In 1957, the Brooklyn Dodgers and
New York Giants abandoned New York
for California, leaving the largest
city in the United States without a
National League franchise. Two years
later, on July 27, 1959, attorney
William Shea announced the formation
of a third major baseball league,
the Continental League. After a
contentious year, in 1960, Shea and
the other Continental League
organizers reached a deal with the
established major leagues. In
exchange for abandoning the new
league, four new expansion
franchises were created — two in
each league. New York City received
one of the National League teams
with Joan Whitney Payson and her
husband Charles Shipman Payson,
former minority owners of the
Giants, as the principal owners.
Former Giants director M. Donald
Grant, the only member of the board
to oppose the Giants' move West,
became chairman of the board.
The new team required a new name and
many were suggested.
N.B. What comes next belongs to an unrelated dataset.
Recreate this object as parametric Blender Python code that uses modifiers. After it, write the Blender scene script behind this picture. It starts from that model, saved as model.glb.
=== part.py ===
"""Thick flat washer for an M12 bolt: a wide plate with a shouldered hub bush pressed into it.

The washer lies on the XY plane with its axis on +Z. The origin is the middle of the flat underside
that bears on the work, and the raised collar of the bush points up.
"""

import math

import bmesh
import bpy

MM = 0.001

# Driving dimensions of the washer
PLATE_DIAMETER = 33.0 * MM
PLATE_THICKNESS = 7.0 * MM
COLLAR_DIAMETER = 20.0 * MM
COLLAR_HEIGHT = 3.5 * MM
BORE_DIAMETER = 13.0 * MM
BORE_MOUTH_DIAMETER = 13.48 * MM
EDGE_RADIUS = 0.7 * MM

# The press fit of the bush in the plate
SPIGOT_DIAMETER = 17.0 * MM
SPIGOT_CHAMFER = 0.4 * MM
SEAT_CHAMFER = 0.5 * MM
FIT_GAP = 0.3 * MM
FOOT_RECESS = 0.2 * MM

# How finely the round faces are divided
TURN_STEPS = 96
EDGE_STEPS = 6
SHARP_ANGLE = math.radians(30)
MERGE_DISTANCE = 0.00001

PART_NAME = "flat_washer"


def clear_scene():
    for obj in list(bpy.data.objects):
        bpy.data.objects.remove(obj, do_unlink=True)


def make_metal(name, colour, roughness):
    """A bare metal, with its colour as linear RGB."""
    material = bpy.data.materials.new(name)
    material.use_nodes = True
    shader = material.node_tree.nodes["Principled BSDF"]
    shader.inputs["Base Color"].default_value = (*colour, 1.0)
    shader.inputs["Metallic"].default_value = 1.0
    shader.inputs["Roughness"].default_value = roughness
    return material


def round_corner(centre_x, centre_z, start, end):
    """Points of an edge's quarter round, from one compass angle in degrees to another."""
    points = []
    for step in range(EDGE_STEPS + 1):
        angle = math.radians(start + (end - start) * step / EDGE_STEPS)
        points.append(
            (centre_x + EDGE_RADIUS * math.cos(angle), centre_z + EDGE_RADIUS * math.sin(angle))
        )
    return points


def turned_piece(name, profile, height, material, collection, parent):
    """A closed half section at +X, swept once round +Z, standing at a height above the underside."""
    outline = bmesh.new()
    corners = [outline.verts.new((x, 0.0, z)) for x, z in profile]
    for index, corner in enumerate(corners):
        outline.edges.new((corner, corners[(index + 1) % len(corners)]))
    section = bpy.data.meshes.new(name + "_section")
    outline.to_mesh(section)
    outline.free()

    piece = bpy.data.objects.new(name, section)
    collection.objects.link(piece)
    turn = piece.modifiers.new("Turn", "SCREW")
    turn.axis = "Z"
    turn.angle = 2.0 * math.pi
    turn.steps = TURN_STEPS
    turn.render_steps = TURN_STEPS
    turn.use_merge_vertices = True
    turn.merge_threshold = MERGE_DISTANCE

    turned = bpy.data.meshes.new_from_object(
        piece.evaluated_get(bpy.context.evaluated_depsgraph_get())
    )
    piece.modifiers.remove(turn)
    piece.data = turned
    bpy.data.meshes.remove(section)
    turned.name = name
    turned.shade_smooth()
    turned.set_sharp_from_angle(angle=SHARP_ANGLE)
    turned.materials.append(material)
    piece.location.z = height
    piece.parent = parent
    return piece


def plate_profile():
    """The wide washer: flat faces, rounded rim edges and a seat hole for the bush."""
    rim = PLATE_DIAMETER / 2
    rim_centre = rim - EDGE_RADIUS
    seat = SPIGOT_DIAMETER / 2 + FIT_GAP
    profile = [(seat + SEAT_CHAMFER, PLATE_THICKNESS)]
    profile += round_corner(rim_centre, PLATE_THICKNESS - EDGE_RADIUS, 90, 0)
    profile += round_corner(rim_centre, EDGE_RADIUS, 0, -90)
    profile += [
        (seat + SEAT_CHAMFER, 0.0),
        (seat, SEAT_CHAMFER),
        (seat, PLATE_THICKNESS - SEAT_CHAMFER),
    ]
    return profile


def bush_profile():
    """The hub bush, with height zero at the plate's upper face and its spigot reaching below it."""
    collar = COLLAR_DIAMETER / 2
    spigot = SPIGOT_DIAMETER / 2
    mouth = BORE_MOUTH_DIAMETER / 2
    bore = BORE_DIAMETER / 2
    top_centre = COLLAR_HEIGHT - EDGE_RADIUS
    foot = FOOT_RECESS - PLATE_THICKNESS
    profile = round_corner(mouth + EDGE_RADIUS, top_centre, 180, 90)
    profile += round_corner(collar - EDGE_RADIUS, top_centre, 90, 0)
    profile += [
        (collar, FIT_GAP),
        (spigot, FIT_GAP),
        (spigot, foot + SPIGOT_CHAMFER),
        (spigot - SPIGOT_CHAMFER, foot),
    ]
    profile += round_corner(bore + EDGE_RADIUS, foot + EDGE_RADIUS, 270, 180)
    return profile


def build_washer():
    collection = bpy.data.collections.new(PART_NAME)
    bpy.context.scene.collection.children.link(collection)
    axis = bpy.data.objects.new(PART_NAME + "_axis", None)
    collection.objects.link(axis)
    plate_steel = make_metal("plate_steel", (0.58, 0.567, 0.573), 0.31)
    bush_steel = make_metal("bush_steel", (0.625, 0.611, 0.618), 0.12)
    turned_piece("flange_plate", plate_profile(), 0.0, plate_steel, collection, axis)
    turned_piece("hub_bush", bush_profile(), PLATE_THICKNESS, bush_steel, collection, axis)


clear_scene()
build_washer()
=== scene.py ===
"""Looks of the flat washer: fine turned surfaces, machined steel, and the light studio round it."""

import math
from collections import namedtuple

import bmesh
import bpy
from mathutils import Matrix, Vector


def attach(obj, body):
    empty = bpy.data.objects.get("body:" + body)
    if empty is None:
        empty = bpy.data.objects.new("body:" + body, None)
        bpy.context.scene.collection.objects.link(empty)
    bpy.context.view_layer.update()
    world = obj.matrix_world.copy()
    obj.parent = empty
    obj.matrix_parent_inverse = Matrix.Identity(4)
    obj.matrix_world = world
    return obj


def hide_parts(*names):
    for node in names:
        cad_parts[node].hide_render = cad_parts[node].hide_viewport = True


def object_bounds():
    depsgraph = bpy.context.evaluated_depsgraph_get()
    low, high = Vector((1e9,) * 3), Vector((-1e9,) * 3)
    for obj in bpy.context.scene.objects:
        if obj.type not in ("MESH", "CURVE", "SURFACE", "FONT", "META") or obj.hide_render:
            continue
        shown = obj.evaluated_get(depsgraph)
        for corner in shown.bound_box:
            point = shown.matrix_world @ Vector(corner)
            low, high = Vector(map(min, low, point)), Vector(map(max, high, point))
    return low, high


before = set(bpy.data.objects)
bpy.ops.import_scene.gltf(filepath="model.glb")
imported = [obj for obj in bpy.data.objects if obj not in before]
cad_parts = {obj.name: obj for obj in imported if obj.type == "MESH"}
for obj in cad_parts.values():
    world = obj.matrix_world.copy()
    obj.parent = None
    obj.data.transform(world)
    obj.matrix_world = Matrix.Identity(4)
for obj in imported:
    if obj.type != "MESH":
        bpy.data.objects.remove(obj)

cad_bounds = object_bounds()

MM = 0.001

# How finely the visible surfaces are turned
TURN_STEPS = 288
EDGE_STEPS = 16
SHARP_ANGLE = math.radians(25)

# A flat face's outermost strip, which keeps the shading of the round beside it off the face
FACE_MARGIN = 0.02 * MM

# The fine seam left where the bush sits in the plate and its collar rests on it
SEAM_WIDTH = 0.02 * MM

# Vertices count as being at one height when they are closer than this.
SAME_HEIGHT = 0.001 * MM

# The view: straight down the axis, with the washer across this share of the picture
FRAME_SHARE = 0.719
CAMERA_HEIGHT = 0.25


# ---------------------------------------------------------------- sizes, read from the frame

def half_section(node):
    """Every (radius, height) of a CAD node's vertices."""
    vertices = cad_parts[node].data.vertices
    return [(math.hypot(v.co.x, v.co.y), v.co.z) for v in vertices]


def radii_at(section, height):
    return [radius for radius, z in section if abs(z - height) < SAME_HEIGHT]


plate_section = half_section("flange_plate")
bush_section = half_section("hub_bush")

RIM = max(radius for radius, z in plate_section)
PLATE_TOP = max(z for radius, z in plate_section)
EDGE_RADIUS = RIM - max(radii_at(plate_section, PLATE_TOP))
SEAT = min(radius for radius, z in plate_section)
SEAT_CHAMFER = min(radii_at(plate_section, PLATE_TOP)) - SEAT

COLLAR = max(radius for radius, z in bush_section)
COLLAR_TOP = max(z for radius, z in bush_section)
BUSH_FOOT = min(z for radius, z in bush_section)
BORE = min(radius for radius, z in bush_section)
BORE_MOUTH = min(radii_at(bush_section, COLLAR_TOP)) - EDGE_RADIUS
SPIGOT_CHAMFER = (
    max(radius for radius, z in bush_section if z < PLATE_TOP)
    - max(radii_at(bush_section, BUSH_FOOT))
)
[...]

Among the
finalists were "Bees", "Burros",
"Continentals", "Skyscrapers",
"Jets", as well as the eventual
runner-up, "Skyliners". Although
Payson had admitted a preference for
"Meadowlarks," the owners ultimately
selected "Metropolitan Baseball Club
of New York," or Mets in part
because it was closely related to
the club's already-existing
corporate name "New York
Metropolitan Baseball Club, Inc.",
in part because it harkened back to
"Metropolitans", a historically
significant name used by an earlier
New York team in the American
Association from 1883 to 1887, and
in part because its brevity would
naturally fit in newspaper
headlines. The name was met with
broad approval among fans and press.